WHAT TO WORK ON:
Could you print all the entries exactly?

══ INPUT MATERIAL ══

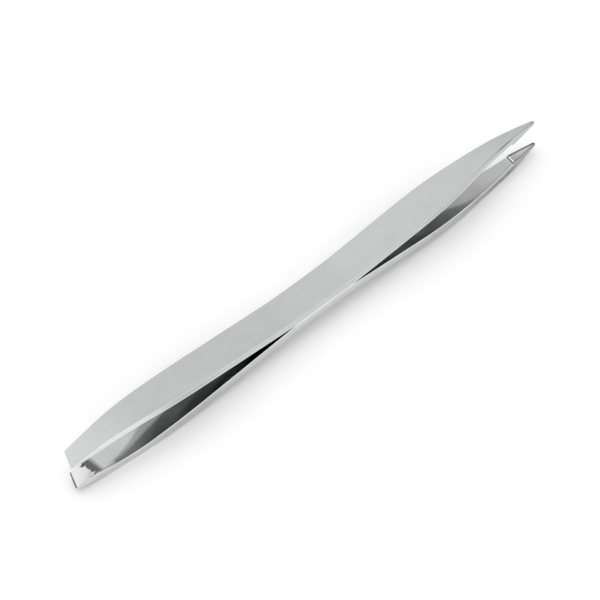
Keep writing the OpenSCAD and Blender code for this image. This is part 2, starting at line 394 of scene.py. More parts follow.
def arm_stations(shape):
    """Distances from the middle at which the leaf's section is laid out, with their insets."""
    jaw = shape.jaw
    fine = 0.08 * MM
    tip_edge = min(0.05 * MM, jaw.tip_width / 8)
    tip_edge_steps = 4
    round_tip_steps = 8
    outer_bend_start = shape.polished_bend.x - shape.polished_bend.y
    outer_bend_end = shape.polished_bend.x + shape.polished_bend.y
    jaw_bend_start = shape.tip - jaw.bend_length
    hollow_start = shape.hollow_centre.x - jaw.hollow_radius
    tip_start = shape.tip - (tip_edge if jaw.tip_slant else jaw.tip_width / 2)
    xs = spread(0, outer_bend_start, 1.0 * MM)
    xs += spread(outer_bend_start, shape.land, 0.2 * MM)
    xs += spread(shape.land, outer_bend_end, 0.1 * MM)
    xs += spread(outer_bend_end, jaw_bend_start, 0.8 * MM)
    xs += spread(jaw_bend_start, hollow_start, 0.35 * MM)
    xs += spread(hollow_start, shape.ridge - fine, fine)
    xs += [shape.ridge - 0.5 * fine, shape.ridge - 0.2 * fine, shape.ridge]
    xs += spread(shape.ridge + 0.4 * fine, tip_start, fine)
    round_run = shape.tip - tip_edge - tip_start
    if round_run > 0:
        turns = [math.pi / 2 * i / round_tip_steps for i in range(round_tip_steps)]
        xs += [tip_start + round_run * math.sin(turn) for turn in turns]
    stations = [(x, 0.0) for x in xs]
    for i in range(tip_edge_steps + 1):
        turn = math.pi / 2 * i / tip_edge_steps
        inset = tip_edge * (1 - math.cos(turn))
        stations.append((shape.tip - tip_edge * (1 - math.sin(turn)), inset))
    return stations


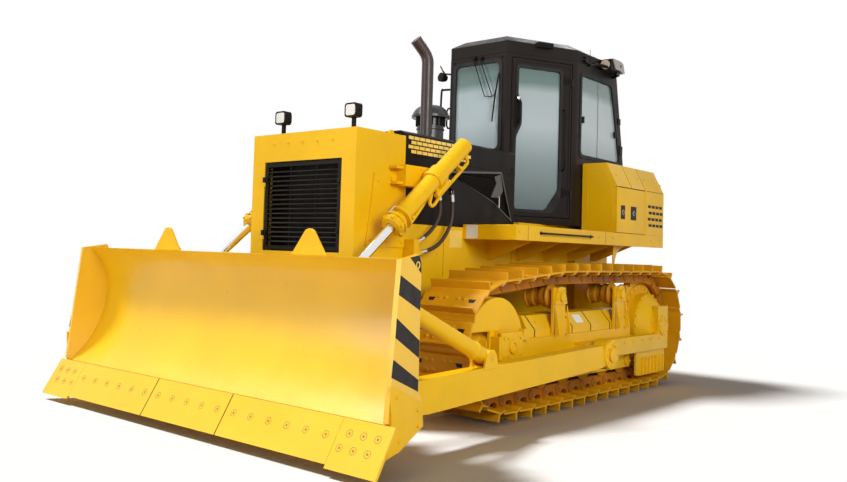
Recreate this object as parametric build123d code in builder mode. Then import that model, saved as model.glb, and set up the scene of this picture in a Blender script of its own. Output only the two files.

═══

FINISHED EXERCISE:
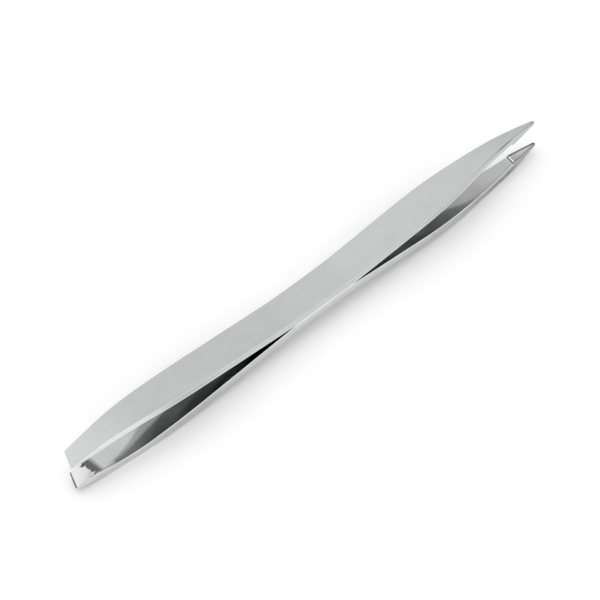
Keep writing the OpenSCAD and Blender code for this image. This is part 2, starting at line 394 of scene.py. More parts follow.
def arm_stations(shape):
    """Distances from the middle at which the leaf's section is laid out, with their insets."""
    jaw = shape.jaw
    fine = 0.08 * MM
    tip_edge = min(0.05 * MM, jaw.tip_width / 8)
    tip_edge_steps = 4
    round_tip_steps = 8
    outer_bend_start = shape.polished_bend.x - shape.polished_bend.y
    outer_bend_end = shape.polished_bend.x + shape.polished_bend.y
    jaw_bend_start = shape.tip - jaw.bend_length
    hollow_start = shape.hollow_centre.x - jaw.hollow_radius
    tip_start = shape.tip - (tip_edge if jaw.tip_slant else jaw.tip_width / 2)
    xs = spread(0, outer_bend_start, 1.0 * MM)
    xs += spread(outer_bend_start, shape.land, 0.2 * MM)
    xs += spread(shape.land, outer_bend_end, 0.1 * MM)
    xs += spread(outer_bend_end, jaw_bend_start, 0.8 * MM)
    xs += spread(jaw_bend_start, hollow_start, 0.35 * MM)
    xs += spread(hollow_start, shape.ridge - fine, fine)
    xs += [shape.ridge - 0.5 * fine, shape.ridge - 0.2 * fine, shape.ridge]
    xs += spread(shape.ridge + 0.4 * fine, tip_start, fine)
    round_run = shape.tip - tip_edge - tip_start
    if round_run > 0:
        turns = [math.pi / 2 * i / round_tip_steps for i in range(round_tip_steps)]
        xs += [tip_start + round_run * math.sin(turn) for turn in turns]
    stations = [(x, 0.0) for x in xs]
    for i in range(tip_edge_steps + 1):
        turn = math.pi / 2 * i / tip_edge_steps
        inset = tip_edge * (1 - math.cos(turn))
        stations.append((shape.tip - tip_edge * (1 - math.sin(turn)), inset))
    return stations


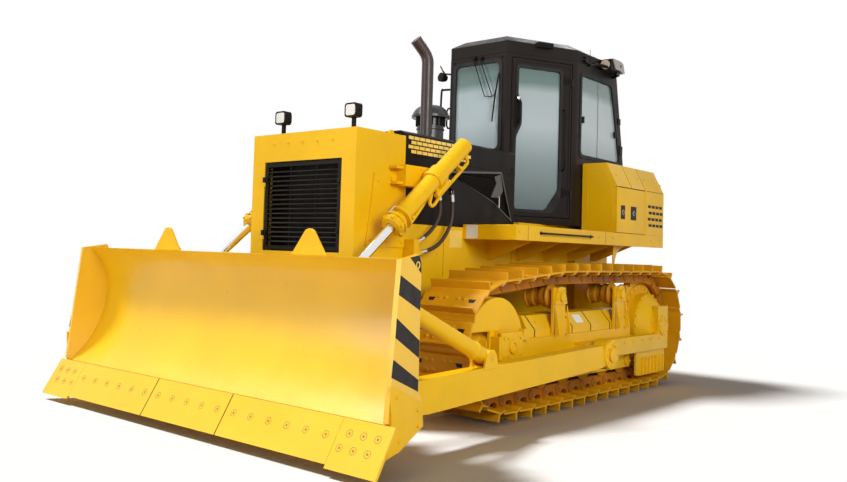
Recreate this object as parametric build123d code in builder mode. Then import that model, saved as model.glb, and set up the scene of this picture in a Blender script of its own. Output only the two files.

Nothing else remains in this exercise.